Cataract surgery outcomes in eyes with glaucoma (cases) and without glaucoma (controls) from the Veterans Affairs Ophthalmic Surgical Outcomes Data Project were compared. The researchers identified 608 glaucoma cases and 4,306 controls who were undergoing planned cataract surgery. After adjustment for many factors, the glaucoma cases were more likely than the controls to have posterior capsular tear with vitrectomy and sulcus IOL placement during cataract surgery. Glaucoma cases were also more likely to have postoperative inflammation, prolonged elevated IOP, and additional surgery within 30 days.
Mean best-corrected visual acuity (BCVA) and Visual Function Questionnaire (VFQ) scores significantly improved after cataract surgery in both groups, but there were larger improvements in BCVA and VFQ composite scores in the controls than in the glaucoma cases.

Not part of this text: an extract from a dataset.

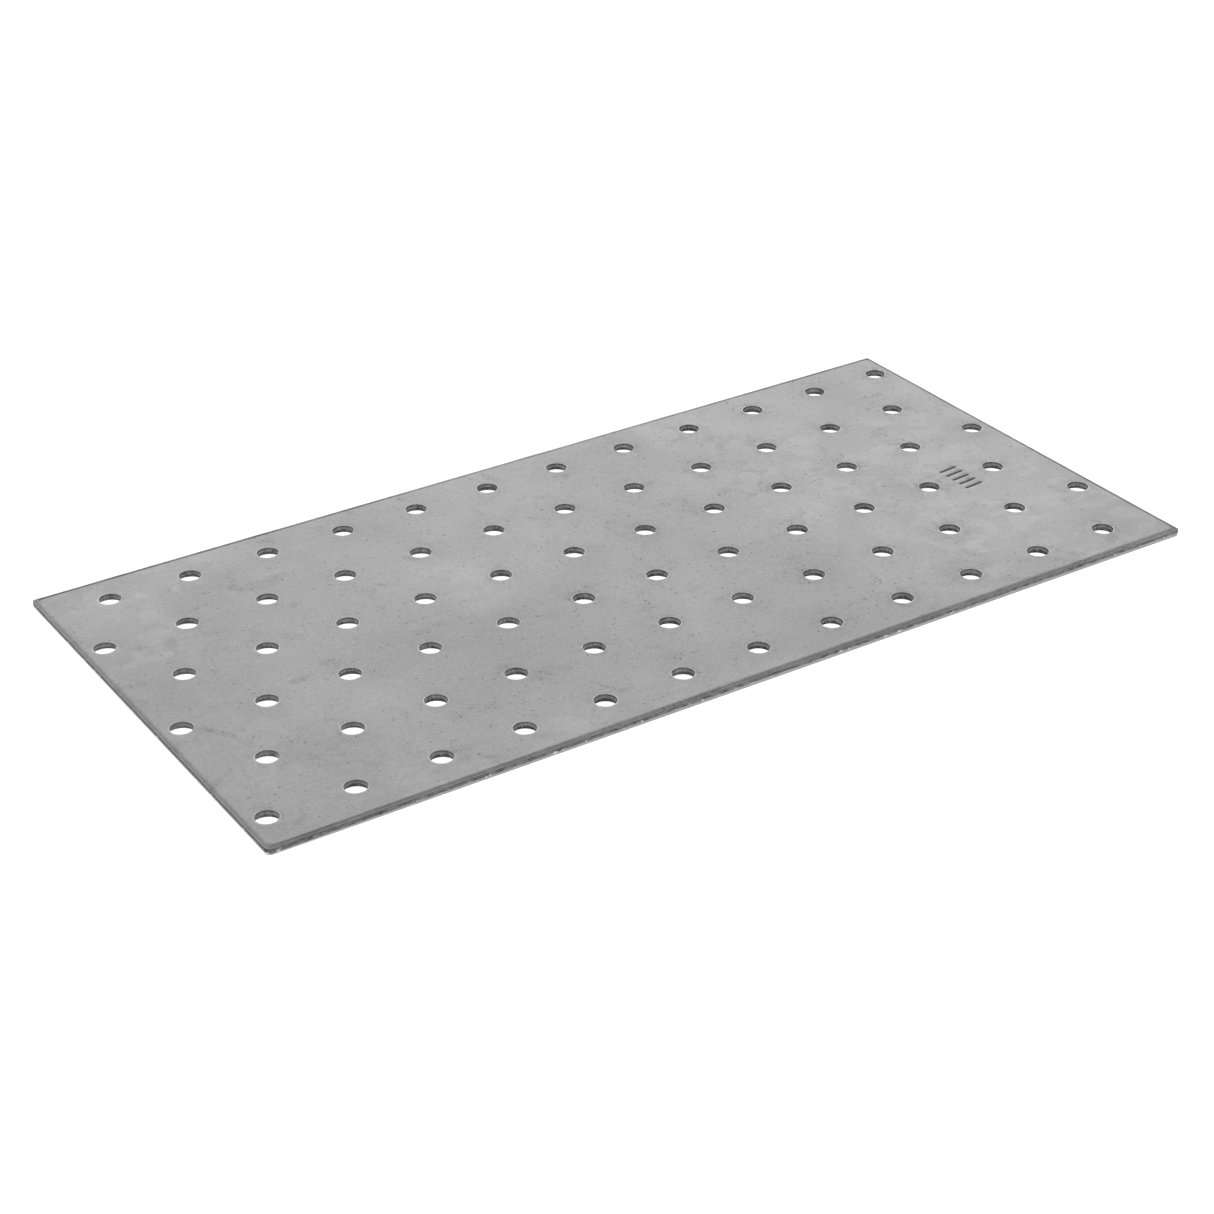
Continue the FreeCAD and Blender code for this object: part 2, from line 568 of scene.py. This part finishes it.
class Nodes:
    """Short calls for building a shader."""

    def __init__(self, name):
        self.material = bpy.data.materials.new(name)
        self.material.use_nodes = True
        self.tree = self.material.node_tree
        self.shader = self.tree.nodes["Principled BSDF"]
        where = self.add("ShaderNodeTexCoord")
        self.place = self.scaled(where.outputs["Object"], 1 / MM)

    def add(self, kind, **settings):
        node = self.tree.nodes.new(kind)
        for name, value in settings.items():
            setattr(node, name, value)
        return node

    def put(self, socket, value):
        if isinstance(value, bpy.types.NodeSocket):
            self.tree.links.new(value, socket)
        else:
            socket.default_value = value

    def maths(self, operation, a, b=0.0, c=0.0):
        node = self.add("ShaderNodeMath", operation=operation)
        for socket, value in zip(node.inputs, (a, b, c)):
            self.put(socket, value)
        return node.outputs[0]

    def scaled(self, a, scale):
        node = self.add("ShaderNodeVectorMath", operation="SCALE")
        self.put(node.inputs[0], a)
        self.put(node.inputs["Scale"], scale)
        return node.outputs[0]

    def remap(self, value, low, high, to_low=0.0, to_high=1.0):
        """A smooth step: to_low at low, to_high at high. low may be the larger."""
        node = self.add("ShaderNodeMapRange", interpolation_type="SMOOTHSTEP")
        for name, item in (("Value", value), ("From Min", low), ("From Max", high),
                           ("To Min", to_low), ("To Max", to_high)):
            self.put(node.inputs[name], item)
        return node.outputs[0]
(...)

A postoperative BCVA of 20/40 or better was attained in 94% of control eyes and in 89% of glaucoma case eyes.
Eyes with glaucoma had a higher risk for complications related to cataract surgery, even when the researchers controlled for risk factors such as age, pseudoexfoliation, small pupils, shallow anterior chamber depth, and prior ocular surgery. Glaucoma cases experienced more modest visual improvement compared with control eyes. Nevertheless, glaucoma patients still experienced substantial benefits in BCVA and vision-related quality-of-life outcomes after cataract extraction.
American Journal of Ophthalmology summaries are edited by Thomas J. Liesegang, MD.